• **Task goal**
Can the data below be set down again exactly, line for line?

[START OF Data]

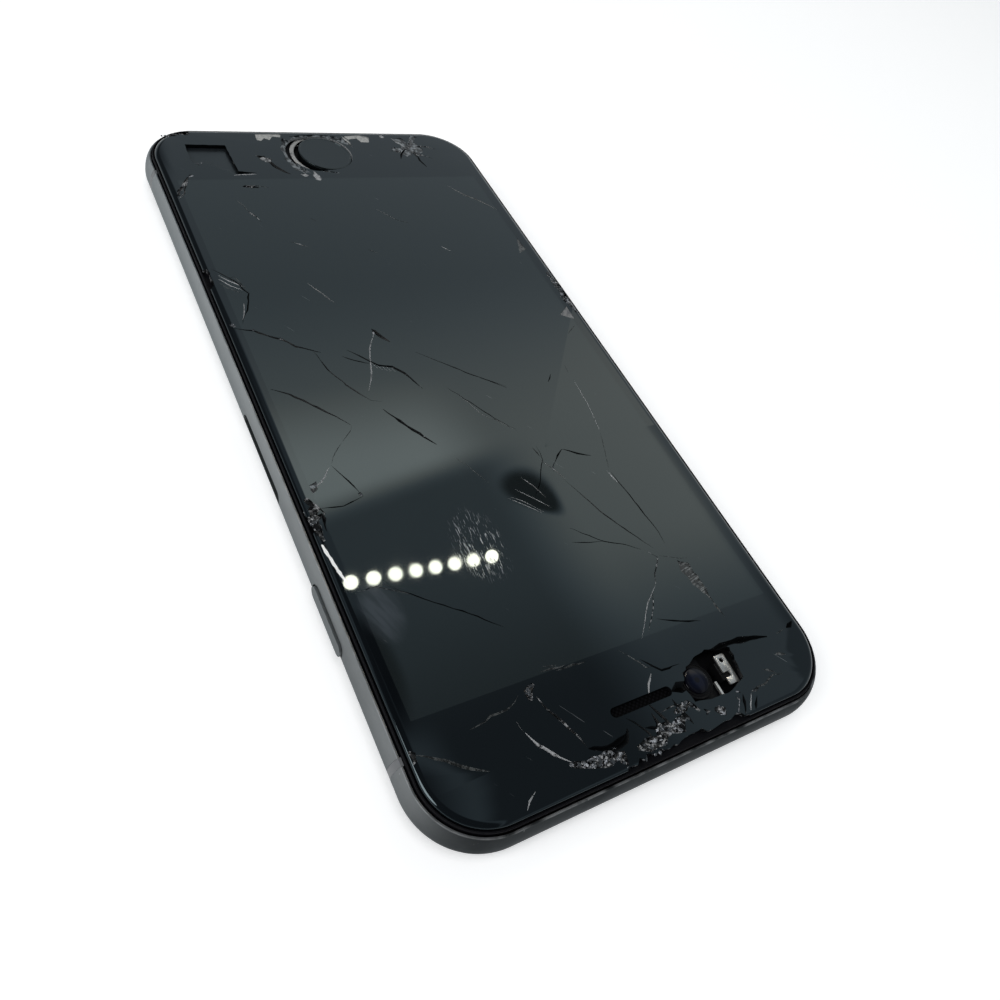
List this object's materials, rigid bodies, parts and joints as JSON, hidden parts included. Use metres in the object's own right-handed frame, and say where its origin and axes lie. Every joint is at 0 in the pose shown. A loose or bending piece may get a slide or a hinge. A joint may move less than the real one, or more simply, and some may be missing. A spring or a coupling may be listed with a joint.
{
  "type": "shattered screen phone",
  "caption": "Flat handset with a grey metal shell, a home button and a cracked, chipped glass front; its flank keys press in and its card tray is missing.",
  "frame": {"origin": "on the resting plane below the middle of the body", "axes": "+Z out of the screen; +Y towards the end with the earpiece; +X towards the flank with the side button and the card slot"},
  "size_m": [0.0676, 0.1384, 0.0071],
  "materials": {
    "housing_metal": "fine blasted and anodised, satin, scuffed at the rim",
    "band_plastic": "satin moulded plastic",
    "black_plastic": "satin moulded plastic",
    "screen_panel": "dark switched-off display",
    "white_sheet": "matt reflector sheet",
    "steel": "stamped steel",
    "black_glass": "polished, printed black behind, cracked and chipped",
    "pale_rubber": "pale soft gasket",
    "module_black": "satin black",
    "lens_glass": "polished and coated lens",
    "board": "satin solder mask",
    "flex_film": "brown film",
    "flash_window": "clear over pale yellow"
  },
  "bodies": {
    "handset": {"rear_housing": "housing_metal", "antenna_band_top": "band_plastic", "antenna_band_bottom": "band_plastic", "display_frame": "black_plastic", "perimeter_seal": "black_plastic", "lcd_panel": "screen_panel", "backlight_unit": "white_sheet", "display_back_plate": "steel", "lower_light_seal": "black_plastic", "cover_glass": "black_glass", "home_button_gasket": "pale_rubber", "home_button_switch": "steel", "home_button_bracket": "steel", "earpiece_mesh": "module_black", "earpiece_speaker": "module_black", "front_camera": "black_plastic", "front_camera_lens": "lens_glass", "sensor_bracket": "steel", "light_sensor": "module_black", "earpiece_bracket": "steel", "side_button_switch": "steel", "volume_switches": "steel", "ring_switch_body": "module_black", "card_reader": "steel", "logic_board": "board", "board_screw_top": "steel", "board_screw_bottom": "steel", "processor_shield": "steel", "radio_shield": "steel", "connector_cover": "steel", "display_flex": "flex_film", "battery": "module_black", "rear_camera_trim": "housing_metal", "rear_camera_window": "lens_glass", "rear_camera_module": "module_black", "flash_lens": "flash_window", "charging_port": "steel", "charging_flex": "flex_film", "bottom_microphone": "steel", "vibration_motor": "steel", "loudspeaker": "module_black", "bottom_screw_left": "steel", "bottom_screw_right": "steel"},
    "home_button": {"home_button": "black_glass"},
    "side_button": {"side_button": "housing_metal"},
    "volume_up_button": {"volume_up_button": "housing_metal"},
    "volume_down_button": {"volume_down_button": "housing_metal"},
    "ring_switch": {"ring_switch": "housing_metal"}
  },
  "joints": [
    {"name": "home_button_press", "type": "slide", "parent": "handset", "child": "home_button", "axis": [0, 0, -1], "range_m": [0, 0.00025], "stiffness_N_per_m": 2000},
    {"name": "side_button_press", "type": "slide", "parent": "handset", "child": "side_button", "axis": [-1, 0, 0], "range_m": [0, 0.0003], "stiffness_N_per_m": 2000},
    {"name": "volume_up_press", "type": "slide", "parent": "handset", "child": "volume_up_button", "axis": [1, 0, 0], "range_m": [0, 0.0003], "stiffness_N_per_m": 2000},
    {"name": "volume_down_press", "type": "slide", "parent": "handset", "child": "volume_down_button", "axis": [1, 0, 0], "range_m": [0, 0.0003], "stiffness_N_per_m": 2000},
    {"name": "ring_switch_slide", "type": "slide", "parent": "handset", "child": "ring_switch", "axis": [0, 0, -1], "range_m": [0, 0.0009]}
  ]
}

[END OF Data]

• **Worked answer**
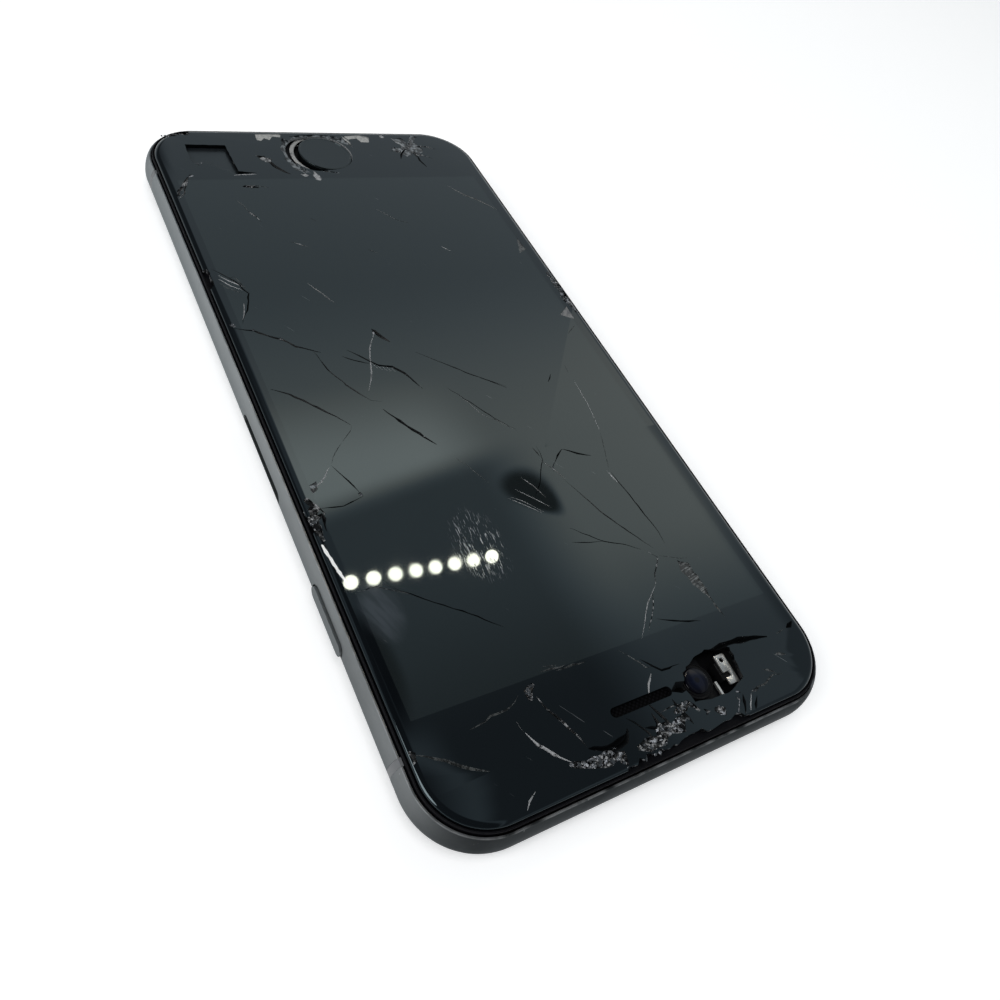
List this object's materials, rigid bodies, parts and joints as JSON, hidden parts included. Use metres in the object's own right-handed frame, and say where its origin and axes lie. Every joint is at 0 in the pose shown. A loose or bending piece may get a slide or a hinge. A joint may move less than the real one, or more simply, and some may be missing. A spring or a coupling may be listed with a joint.
{
  "type": "shattered screen phone",
  "caption": "Flat handset with a grey metal shell, a home button and a cracked, chipped glass front; its flank keys press in and its card tray is missing.",
  "frame": {"origin": "on the resting plane below the middle of the body", "axes": "+Z out of the screen; +Y towards the end with the earpiece; +X towards the flank with the side button and the card slot"},
  "size_m": [0.0676, 0.1384, 0.0071],
  "materials": {
    "housing_metal": "fine blasted and anodised, satin, scuffed at the rim",
    "band_plastic": "satin moulded plastic",
    "black_plastic": "satin moulded plastic",
    "screen_panel": "dark switched-off display",
    "white_sheet": "matt reflector sheet",
    "steel": "stamped steel",
    "black_glass": "polished, printed black behind, cracked and chipped",
    "pale_rubber": "pale soft gasket",
    "module_black": "satin black",
    "lens_glass": "polished and coated lens",
    "board": "satin solder mask",
    "flex_film": "brown film",
    "flash_window": "clear over pale yellow"
  },
  "bodies": {
    "handset": {"rear_housing": "housing_metal", "antenna_band_top": "band_plastic", "antenna_band_bottom": "band_plastic", "display_frame": "black_plastic", "perimeter_seal": "black_plastic", "lcd_panel": "screen_panel", "backlight_unit": "white_sheet", "display_back_plate": "steel", "lower_light_seal": "black_plastic", "cover_glass": "black_glass", "home_button_gasket": "pale_rubber", "home_button_switch": "steel", "home_button_bracket": "steel", "earpiece_mesh": "module_black", "earpiece_speaker": "module_black", "front_camera": "black_plastic", "front_camera_lens": "lens_glass", "sensor_bracket": "steel", "light_sensor": "module_black", "earpiece_bracket": "steel", "side_button_switch": "steel", "volume_switches": "steel", "ring_switch_body": "module_black", "card_reader": "steel", "logic_board": "board", "board_screw_top": "steel", "board_screw_bottom": "steel", "processor_shield": "steel", "radio_shield": "steel", "connector_cover": "steel", "display_flex": "flex_film", "battery": "module_black", "rear_camera_trim": "housing_metal", "rear_camera_window": "lens_glass", "rear_camera_module": "module_black", "flash_lens": "flash_window", "charging_port": "steel", "charging_flex": "flex_film", "bottom_microphone": "steel", "vibration_motor": "steel", "loudspeaker": "module_black", "bottom_screw_left": "steel", "bottom_screw_right": "steel"},
    "home_button": {"home_button": "black_glass"},
    "side_button": {"side_button": "housing_metal"},
    "volume_up_button": {"volume_up_button": "housing_metal"},
    "volume_down_button": {"volume_down_button": "housing_metal"},
    "ring_switch": {"ring_switch": "housing_metal"}
  },
  "joints": [
    {"name": "home_button_press", "type": "slide", "parent": "handset", "child": "home_button", "axis": [0, 0, -1], "range_m": [0, 0.00025], "stiffness_N_per_m": 2000},
    {"name": "side_button_press", "type": "slide", "parent": "handset", "child": "side_button", "axis": [-1, 0, 0], "range_m": [0, 0.0003], "stiffness_N_per_m": 2000},
    {"name": "volume_up_press", "type": "slide", "parent": "handset", "child": "volume_up_button", "axis": [1, 0, 0], "range_m": [0, 0.0003], "stiffness_N_per_m": 2000},
    {"name": "volume_down_press", "type": "slide", "parent": "handset", "child": "volume_down_button", "axis": [1, 0, 0], "range_m": [0, 0.0003], "stiffness_N_per_m": 2000},
    {"name": "ring_switch_slide", "type": "slide", "parent": "handset", "child": "ring_switch", "axis": [0, 0, -1], "range_m": [0, 0.0009]}
  ]
}